The Court of Appeals Decision in the case of CC-v-NC (2016) IECA410 demonstrates the “tough love” approach being adopted by the Superior Courts in Judicial Separation and Divorce cases.
Mr. Justice Gerard Hogan granted a Decree of Divorce and delivered judgment in this case on the 26th of October 2016. The question for the court was whether there wasproper provision for the wife in the context of the Judicial Separation Proceedings or whether a further payment by the husband to the wife should be made.
The Judicial Separation Order was made in 2005. The parties had married in 1987 and had 4 children. The husband had inherited a large estate which had been in his family for several hundred years. The estate was a major tourist attraction which generated a significant income for the family. The wife had helped out to some limited extent in the running of the souvenir shop and the farm. The court acknowledged that she was a devoted wife, mother and homemaker but that she had not made an appreciable financial contribution to the husbands financial situation. At the time of the separation, the husbands assets were valued at €30 million gross.
The Judicial Separation Order provided that the husband pay the wife a capital sum of €3.3 million together with net maintenance of €240,000 per annum for the wife and €20,000 per annum per child together with the children’s private education costing €125,000 per annum. The husband also had to pay €628,000 in respect of his wife’s legal fees.

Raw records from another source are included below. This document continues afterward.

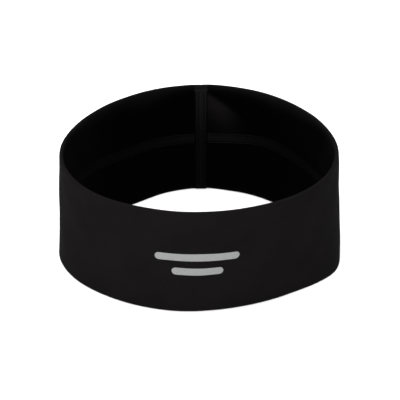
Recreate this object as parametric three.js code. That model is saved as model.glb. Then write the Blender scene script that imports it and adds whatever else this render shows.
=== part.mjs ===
// Sports headband: one strip of stretch jersey, folded double so that both rims are folds,
// with its long edges joined on the inside and its ends joined at the centre back.
// Millimetres, +Z up, front towards -Y. Run with the npm package three.
//
// Every piece is first laid out flat, in pattern space: x runs along the band, y up it, and
// z out of it, with the band's outer face at z = 0. Then it is wrapped round the ring.

import * as THREE from "three";

// The band
const HEIGHT = 70; // from fold to fold
const PLY = 0.6; // one layer of jersey
const LOFT = 1.2; // space between the outer and the inner layer
const FOLD_RADIUS = 0.8; // outside radius of the cloth at the corners of a rim
const SLIT = 0.3; // where two cut edges of the cloth meet
const RING_STEPS = 64; // slices round the ring
const RUN_STEP = 9; // longest slice up the band

// Plan of the two rims. Each is an ellipse that a few waves bend out of true:
// lean turns its bulges, egg flattens its front, square fills its corners, swirl skews them.
const TOP_RIM = { halfWidth: 81.1, halfDepth: 79, lean: 0.01, egg: 0.02, square: 0.002, swirl: 0.001 };
const BOTTOM_RIM = { halfWidth: 81.9, halfDepth: 70.4, lean: 0.016, egg: 0.031, square: 0.026, swirl: 0.01 };
const FRONT = -Math.PI / 2;
const BACK = Math.PI / 2;

// Seams: two needle rows with a thread that crosses between them on each face of the cloth
const THREAD = 0.4;
const TURN = 0.5; // half the height of a crossing thread, along the seam's width
const CLEARANCE = 0.3; // between a piece and the cloth that it lies on
const ROW_SPACING = 5.6; // between the two needle rows
const BACK_STITCH = 2.8; // along the back seam
const LONG_STITCH = 5.6; // along the long seam
const TACK = { width: 8, height: 2, inset: 1.8 }; // bar tack at each end of the back seam

// Printed emblem: a long bar over a short one
const FILM = 0.25;
const EMBLEM_DROP = 1; // of the emblem's middle below the band's
const UPPER_BAR = 48;
const LOWER_BAR = 30;
const BAR_HEIGHT = 5;
const BAR_GAP = 5;
const FILM_STEPS = 24;

const MIDDLE = HEIGHT / 2;
const THICKNESS = 2 * PLY + LOFT;
const INNER_FACE = -THICKNESS;
const RING_RADIUS = (TOP_RIM.halfWidth + TOP_RIM.halfDepth) / 2;
const STRIP_LENGTH = 2 * Math.PI * RING_RADIUS - SLIT;

function rimRadius(rim, angle) {
  const ellipse =
    (rim.halfWidth * rim.halfDepth) /
    Math.hypot(rim.halfDepth * Math.cos(angle), rim.halfWidth * Math.sin(angle));
  const waves =
    rim.lean * Math.sin(2 * angle) -
    rim.egg * Math.sin(3 * angle) +
    rim.square * Math.cos(4 * angle) -
    rim.swirl * Math.sin(4 * angle);
  return ellipse * (1 + waves);
}

// A point of the band's outer face.
function outerFace(angle, z) {
  const low = rimRadius(BOTTOM_RIM, angle);
  const radius = THREE.MathUtils.lerp(low, rimRadius(TOP_RIM, angle), z / HEIGHT);
  return new THREE.Vector3(radius * Math.cos(angle), radius * Math.sin(angle), z);
}

// Bends a flat piece round the ring. Its x = 0 lands at the given angle, and a millimetre of
// its length is a millimetre of a circle of the given radius.
function wrap(geometry, centre, radius) {
  const position = geometry.getAttribute("position");
  const angleStep = 1e-3;
  for (let i = 0; i < position.count; i++) {
    const angle = centre + position.getX(i) / radius;
    const z = position.getY(i);
    const point = outerFace(angle, z);
    const tangent = outerFace(angle + angleStep, z).sub(outerFace(angle - angleStep, z)).normalize();
    const out = new THREE.Vector3(tangent.y, -tangent.x, 0);
    point.addScaledVector(out, position.getZ(i));
    position.setXYZ(i, point.x, point.y, point.z);
  }
  return geometry;
}

const localRadius = (angle) => outerFace(angle, MIDDLE).setZ(0).length();

// A profile, drawn as depth into the band against height, run along the band.
function runAlong(profile, length) {
  return new THREE.ExtrudeGeometry(profile, {
    depth: length,
    steps: RING_STEPS,
    curveSegments: 1,
    bevelEnabled: false,
  })
    .rotateY(Math.PI / 2)
    .translate(-length / 2, 0, 0);
}

// The points inside a straight run up or down the band, which the two rims twist a little.
function run(depth, from, to) {
  const steps = Math.ceil(Math.abs(to - from) / RUN_STEP);
  const height = (i) => THREE.MathUtils.lerp(from, to, (i + 1) / steps);
  return Array.from({ length: steps - 1 }, (_, i) => new THREE.Vector2(depth, height(i)));
}

// A quarter turn, clockwise, from the given multiple of 90 degrees.
function bend(depth, height, radius, quarter) {
  const start = (quarter * Math.PI) / 2;
  const end = start - Math.PI / 2;
  return new THREE.EllipseCurve(depth, height, radius, radius, start, end, true).getPoints(2);
}

// One face of the cloth in section: from the slit down the inner layer, up the outer one and
// back to the slit. inset is how far that face lies inside the band's skin, and corner its
// radius at the bends.
function clothFace(inset, corner) {
  const inner = THICKNESS - inset;
  const low = inset + corner;
  const high = HEIGHT - low;
  return [
    new THREE.Vector2(inner, MIDDLE - SLIT / 2),
    ...run(inner, MIDDLE - SLIT / 2, low),
    ...bend(inner - corner, low, corner, 0),
    ...bend(low, low, corner, -1),
    ...run(inset, low, high),
    ...bend(low, high, corner, -2),
    ...bend(inner - corner, high, corner, -3),
    ...run(inner, high, MIDDLE + SLIT / 2),
    new THREE.Vector2(inner, MIDDLE + SLIT / 2),
  ];
}

// The folded cloth in section: a flat tube of jersey that is slit along the seam on its inner face.
function stripProfile() {
  return new THREE.Shape([
    ...clothFace(0, FOLD_RADIUS),
    ...clothFace(PLY, FOLD_RADIUS - PLY).reverse(),
  ]);
}

function bar(x0, y0, x1, y1) {
  const shape = new THREE.Shape();
  shape.moveTo(x0, y0).lineTo(x1, y0).lineTo(x1, y1).lineTo(x0, y1).closePath();
  return shape;
}

// A thread that runs along x, centred on 0, and crosses a strip of the given width as it goes.
function zigzag(length, stitch, width) {
  const turns = 2 * Math.round(length / stitch);
  const swing = width / 2 - TURN;
  const middles = Array.from({ length: turns + 1 }, (_, i) => [
    (i / turns - 0.5) * length,
    i % 2 ? swing : -swing,
  ]);
  const upper = middles.map(([x, y]) => new THREE.Vector2(x, y + TURN));
  const lower = middles.map(([x, y]) => new THREE.Vector2(x, y - TURN));
  return new THREE.Shape([...lower, ...upper.reverse()]);
}

function flatPiece(shape, thickness, z) {
  return new THREE.ExtrudeGeometry(shape, { depth: thickness, bevelEnabled: false }).translate(0, 0, z);
}

// A thin film with round ends, cut in narrow slices so that it follows the curve of the band.
function film(length, middleZ) {
  const slices = new THREE.BoxGeometry(2, 2, FILM, FILM_STEPS, 1, 1);
  const position = slices.getAttribute("position");
  const end = BAR_HEIGHT / 2;
  const blunt = end / 5;
  for (let i = 0; i < position.count; i++) {
    const x = (length / 2) * Math.sin((position.getX(i) * Math.PI) / 2);
    const pastStraight = Math.max(0, Math.abs(x) - (length / 2 - end));
    const half = Math.max(blunt, Math.sqrt(Math.max(0, end * end - pastStraight * pastStraight)));
    position.setXY(i, x, middleZ + half * position.getY(i));
  }
  return slices.translate(0, 0, CLEARANCE + FILM / 2);
}

const jersey = new THREE.MeshStandardMaterial({ color: 0x1a1819, roughness: 0.95, metalness: 0 });
const thread = new THREE.MeshStandardMaterial({ color: 0x161415, roughness: 0.8, metalness: 0 });
const print = new THREE.MeshStandardMaterial({ color: 0xa9a9ab, roughness: 0.45, metalness: 0.2 });

const band = new THREE.Group();

function add(name, geometry, material, centre, radius) {
  const mesh = new THREE.Mesh(wrap(geometry, centre, radius), material);
  mesh.name = name;
  band.add(mesh);
}

// The cloth
add("jersey_strip", runAlong(stripProfile(), STRIP_LENGTH), jersey, FRONT, RING_RADIUS);

// Long seam: it stops short of the back seam, which closes the ring after it.
function addLongSeam() {
  const length = STRIP_LENGTH - ROW_SPACING - 2 * THREAD - 2 * CLEARANCE;
  const onCloth = THICKNESS + CLEARANCE;
  for (const [side, sign] of [["upper", 1], ["lower", -1]]) {
    const z = MIDDLE + (sign * ROW_SPACING) / 2;
    const row = bar(onCloth, z - THREAD / 2, onCloth + THREAD, z + THREAD / 2);
    add(`long_seam_needle_thread_${side}`, runAlong(row, length), thread, FRONT, RING_RADIUS);
  }
  const between = ROW_SPACING - THREAD - 2 * CLEARANCE;
  const faces = [
    ["long_seam_cover_thread", INNER_FACE - CLEARANCE - THREAD],
    ["long_seam_looper_thread", INNER_FACE + PLY + CLEARANCE],
  ];
  for (const [name, z] of faces) {
    const crossing = flatPiece(zigzag(length, LONG_STITCH, between), THREAD, z).translate(0, MIDDLE, 0);
    add(name, crossing, thread, FRONT, RING_RADIUS);
  }
}
addLongSeam();

// Back seam: it runs up the band through both layers, between the two bar tacks.
function addBackSeam() {
  const radius = localRadius(BACK);
  const length = HEIGHT - 2 * (TACK.inset + TACK.height + CLEARANCE);
  for (const [side, sign] of [["left", 1], ["right", -1]]) {
    const x = (sign * ROW_SPACING) / 2;
    const row = bar(x - THREAD / 2, MIDDLE - length / 2, x + THREAD / 2, MIDDLE + length / 2);
    add(`back_seam_needle_thread_${side}`, flatPiece(row, THREAD, CLEARANCE), thread, BACK, radius);
  }
  const between = ROW_SPACING - THREAD - 2 * CLEARANCE;
  const faces = [
    ["back_seam_cover_thread", CLEARANCE, between],
    ["back_seam_looper_thread", INNER_FACE - CLEARANCE - THREAD, ROW_SPACING],
  ];
  for (const [name, z, width] of faces) {
    const crossing = flatPiece(zigzag(length, BACK_STITCH, width), THREAD, z);
    crossing.rotateZ(Math.PI / 2).translate(0, MIDDLE, 0);
    add(name, crossing, thread, BACK, radius);
  }
  const tackFoot = { top: HEIGHT - TACK.inset - TACK.height, bottom: TACK.inset };
  for (const [end, foot] of Object.entries(tackFoot)) {
    const outline = bar(-TACK.width / 2, foot, TACK.width / 2, foot + TACK.height);
    const tack = flatPiece(outline, THREAD, INNER_FACE - CLEARANCE - THREAD);
    add(`back_seam_tack_${end}`, tack, thread, BACK, radius);
  }
}
addBackSeam();

// Emblem
function addEmblem() {
  const radius = localRadius(FRONT);
  const offset = (BAR_HEIGHT + BAR_GAP) / 2;
  add("emblem_bar_upper", film(UPPER_BAR, MIDDLE - EMBLEM_DROP + offset), print, FRONT, radius);
  add("emblem_bar_lower", film(LOWER_BAR, MIDDLE - EMBLEM_DROP - offset), print, FRONT, radius);
}
addEmblem();

// The part's origin is on the ground, under the middle of the whole band.
const box = new THREE.Box3().setFromObject(band);
band.position.set(-(box.min.x + box.max.x) / 2, -(box.min.y + box.max.y) / 2, 0);

const headband = new THREE.Group();
headband.add(band);

export default headband;
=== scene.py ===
"""A stretch jersey sports headband on a pale floor: folded cloth, flatlock seams and a printed mark.

Metres, +Z up, the mark towards -Y. A place on the band is given as x, the way round its outer face
from the centre back by way of -X, as height, and as depth into the wall from the outer face.
"""

import math

import bpy
import numpy as np
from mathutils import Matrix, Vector


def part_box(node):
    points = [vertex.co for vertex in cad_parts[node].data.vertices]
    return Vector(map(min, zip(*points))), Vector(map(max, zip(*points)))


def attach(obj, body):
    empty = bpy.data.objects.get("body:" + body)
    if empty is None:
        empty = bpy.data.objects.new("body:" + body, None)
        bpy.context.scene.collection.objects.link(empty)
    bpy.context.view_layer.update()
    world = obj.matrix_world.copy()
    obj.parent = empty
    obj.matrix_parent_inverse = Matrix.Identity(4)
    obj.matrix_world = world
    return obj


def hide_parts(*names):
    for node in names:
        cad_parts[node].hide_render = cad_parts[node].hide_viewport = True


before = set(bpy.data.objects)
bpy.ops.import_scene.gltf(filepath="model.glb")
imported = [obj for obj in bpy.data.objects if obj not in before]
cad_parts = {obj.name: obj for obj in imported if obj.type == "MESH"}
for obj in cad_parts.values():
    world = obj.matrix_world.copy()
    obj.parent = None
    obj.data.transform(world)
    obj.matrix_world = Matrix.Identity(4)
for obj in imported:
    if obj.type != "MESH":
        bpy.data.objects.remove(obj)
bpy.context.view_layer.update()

MM = 0.001
TURN = 2 * math.pi
BACK = math.pi / 2
FRONT = -math.pi / 2

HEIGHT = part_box("jersey_strip")[1].z
MIDDLE = HEIGHT / 2

# Cloth
WALL = 2.4 * MM  # both layers and the loft between them
PLY = 0.6 * MM
LAP = 5.8 * MM  # the two cut edges of the long seam overlap by this
OVER, UNDER = 0.75 * PLY, -0.35 * PLY  # how far each of them is pushed into the ring there
LAP_HALF, LAP_EDGE = LAP / 2 - 0.2 * MM, 1.4 * MM  # where that push is full, and over which it fades
HARMONICS = 6  # that describe the plan of a rim

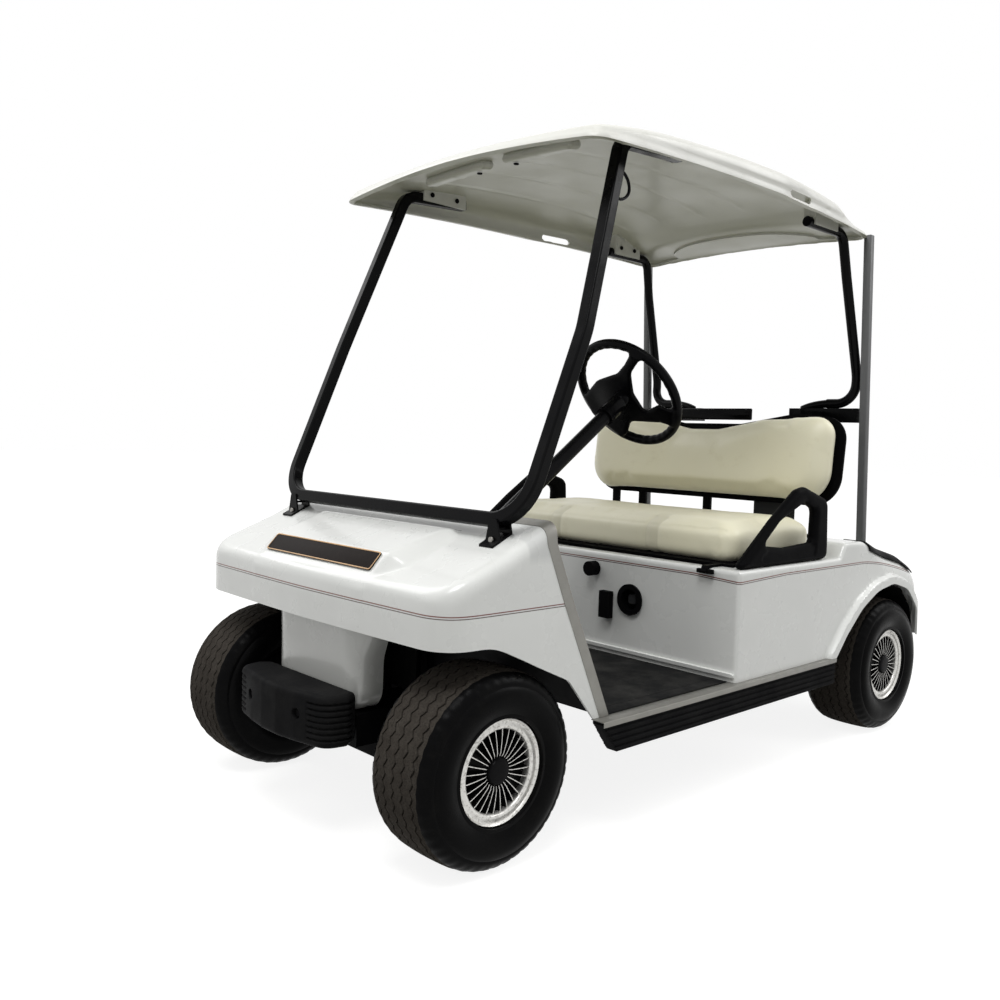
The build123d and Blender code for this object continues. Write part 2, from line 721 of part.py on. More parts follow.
def seat_back_frame():
    """Black backing board of the backrest on flat uprights."""
    y = BACK_FRONT + BACK_THICK + SEAT
    frame = reclined(front_slab(back_outline(-3), y, y + 8))
    for x in SUPPORT_X:
        upright = strip_face([(560, DECK_TOP + SEAT), (560, 760), (y + 20, 860)], -10)
        frame += side_slab(upright, x - 16, x + 16)
    frame += block(-450, 450, 548, 580, DECK_TOP - 0.5, DECK_TOP + 8)
    frame += block(-400, 400, RAIL_BACK - 14, RAIL_BACK, RACK_TOP - 50, RACK_TOP - 8)
    return largest(frame)


ARMREST_OUT = BODY_HALF - 9  # outer face of the arm loops


def armrest(side):
    """Moulded arm loop at the end of the bench, with a hand opening under its raised back half."""
    base = BODY_TOP + SEAT
    outer = [(-66, base), (408, base), (408, 640), (400, 774), (270, 814), (230, 806), (108, 724)]
    hole = [(134, 640), (257, 753), (287, 752), (312, 684), (268, 645)]
    face = closed_face(outer, [10, 24, 20, 36, 30, 40, 60]) - closed_face(hole, [8, 12, 12, 14, 14])
    x0, x1 = sorted((side * (ARMREST_OUT - 36), side * ARMREST_OUT))
    return side_slab(face, x0, x1)


# ---------------------------------------------------------------- steering column and controls
COLUMN_DIR = Vector(0, math.cos(math.radians(COLUMN_ANGLE)), math.sin(math.radians(COLUMN_ANGLE)))


def column_point(along):
    """Point on the column's axis, measured from the steering wheel's centre."""
    return WHEEL_CENTRE + COLUMN_DIR * along


def steering_wheel():
    """Three-spoke wheel with a wide hub pad; its stub turns on the column."""
    at = Plane(origin=WHEEL_CENTRE, x_dir=(1, 0, 0), z_dir=COLUMN_DIR)
    wheel = Torus(WHEEL_RIM_RADIUS, WHEEL_GRIP)
    wheel += Pos(0, 0, -50) * Cylinder(24, 50, align=(Align.CENTER, Align.CENTER, Align.MIN))
    pad = closed_face([(-50, 52), (50, 52), (84, -62), (-84, -62)], [26, 26, 34, 34])
    wheel += Pos(0, 0, -32) * extrude(pad, amount=30)
    for angle, width in ((-150, 52), (-30, 52), (90, 34)):
        spoke = Pos(WHEEL_RIM_RADIUS / 2 + 20, 0, -12) * Box(WHEEL_RIM_RADIUS - 44, width, 10)
        wheel += Rot(0, 0, angle) * spoke
    return at * wheel


def steering_column():
    """Column tube from the front hoop to the wheel's hub."""
    tube = rod(column_point(-735), column_point(-50 - SEAT), 20)
    tube += rod(column_point(-120), column_point(-51), 26)
    bracket = block(WHEEL_CENTRE.X - 30, WHEEL_CENTRE.X + 30, HOOP_Y + 18 + SEAT, HOOP_Y + 60, HOOP_TOP - 36, HOOP_TOP)
    return tube + bracket


def steering_gear():
    """Gear housing on the left rail with its shaft."""
    housing = block(90, RAIL_X - RAIL_WIDTH / 2 - SEAT, FRONT_AXLE_Y - 70, FRONT_AXLE_Y + 60, RAIL_TOP - 60, RAIL_TOP + 20)
    housing += rod((106, FRONT_AXLE_Y, RAIL_TOP), (106, HOOP_Y - 24, 620), 9)
    return housing


def pedals():
    """Accelerator and brake pedals on their arms."""
    result = []
    for x, width in ((120, 60), (285, 110)):
        pad = block(x - width / 2, x + width / 2, -556, -546, 352, 412)
        arm = side_slab(strip_face([(-526, FLOOR_Z + MAT + SEAT + 3.1), (-546, 360)], 10), x - 7, x + 7)
        result += (pad + arm).solids()
    return Compound(children=result)


def charge_socket():
    """Round flush charging socket in the kick panel."""
    x, z = 201, 465
    socket = rod((x, KICK_Y - 6, z), (x, KICK_Y, z), 46) + rod((x, KICK_Y, z), (x, KICK_Y + 40, z), 39.7)
    return socket - rod((x, KICK_Y - 8, z), (x, KICK_Y + 30, z), 31)


def switch_box():
    """Small box on the kick panel beside the charging socket."""
    return block(95, 135, KICK_Y - 20, KICK_Y - SEAT, 400, 480)


def direction_knob():
    """Forward and reverse selector below the seat."""
    x, z = 58, 542
    knob = rod((x, KICK_Y - 30, z), (x, KICK_Y - SEAT, z), 22)
    return knob + rod((x, KICK_Y - 1, z), (x, KICK_Y + 16, z), 7.7)


# ---------------------------------------------------------------- power train
TRAY = 4


def battery_pack():
    """Traction batteries under the seat, as one block."""
    return block(-400, 400, 0, 420, RAIL_TOP + TRAY, 545)


def battery_tray():
    """Steel tray that carries the batteries between the floor and the tail."""
    return block(-410, 410, KICK_Y + 40, 430, RAIL_TOP, RAIL_TOP + TRAY)


def drive_motor():
    """Motor bolted to the front of the axle's gear case."""
    return rod((0, REAR_AXLE_Y - 300, AXLE_Z + 14), (0, REAR_AXLE_Y - 100, AXLE_Z + 14), 84)


def rear_axle():
    """Axle tubes, gear case and half shafts."""
    y, z = REAR_AXLE_Y, AXLE_Z
    hub_face = TRACK_REAR / 2 - HUB_INNER - SEAT
    end = TRACK_REAR / 2 + HUB_OUTER + SEAT
    axle = x_disc(-hub_face, hub_face, y, z, 28)
    axle += Pos(0, y, z) * Sphere(98)
    axle += rod((0, y - 100, z + 14), (0, y, z + 14), 70)
    axle += x_disc(-end, end, y, z, SPINDLE_RADIUS)
    for _, side in SIDES:
        axle += x_disc(side * (hub_face - 34), side * (hub_face - 4), y, z, 78)
        axle += x_disc(side * end, side * (end + 5), y, z, SPINDLE_RADIUS + 8)
    return axle


SPRING_X = 262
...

Both parties commenced Divorce proceedings in 2007 which came before the High Court in 2012. The wife appealed the Order of the High Court and the matter came before the Court of Appeal in 2016.
The Court of Appeal noted that following the Judicial Separation, the wife purchased a country house for €5.1 million and spent a further sum of €1 million on repair work. She had borrowed €2.5 million from Bank of Ireland. After 2 years the wife moved into a fashionable Dublin hotel for an extended period at a cost of €90,000. The country house fell into disrepair and was sold for €670,000 by a receiver for Bank of Ireland in 2012. The wife now lives in rented accommodation in London. Bank of Ireland obtained an Order that she pay €40,000 per annum towards the outstanding debt and the wife also had a Revenue liability. Her financial position is precarious.
The court acknowledged the principal set out in YG v NG (2011) 3IR717 that inherited assets are not to be treated the same way as joint assets of the parties. This was especially relevant where the inherited land is essentially illiquid and difficult to sell and where, even if it could be sold, it would destroy the income generating abilities of the husband.
The court also stated that its task is to make proper provision, not to ordain some sort of wealth distribution between the parties.
The fact that the wife had made poor investment decisions after the initial capital transfer is not in itself a reason to justify a further transfer of capital to her. The husband should not have to bear the consequences of the poor and improvident investment decisions made by the wife in the aftermath of the marriage break-up. The Court of Appeal found that the €3.3 million paid to the wife, which was approximately 15% of the net value of the husband’s assets, was not inadequate given that the husband’s wealth was inherited and given the large size of the maintenance award. The husband was required however to pay the wife’s legal costs for the separation and the divorce.
While the wife was a professional, she had not worked in a long time and it would be unrealistic to expect her to do so now. Her income remains dependent on that of her husband and he was required to pay her rent of €36,000 per annum plus €50,000 net per annum free from all deductions for the wife’s necessaries, the High Court Order in favour of Bank of Ireland notwithstanding.
The Judicial Separation Order met the requirement for proper provision and the adequacy of that Order was a fundamental feature to be considered at divorce stage.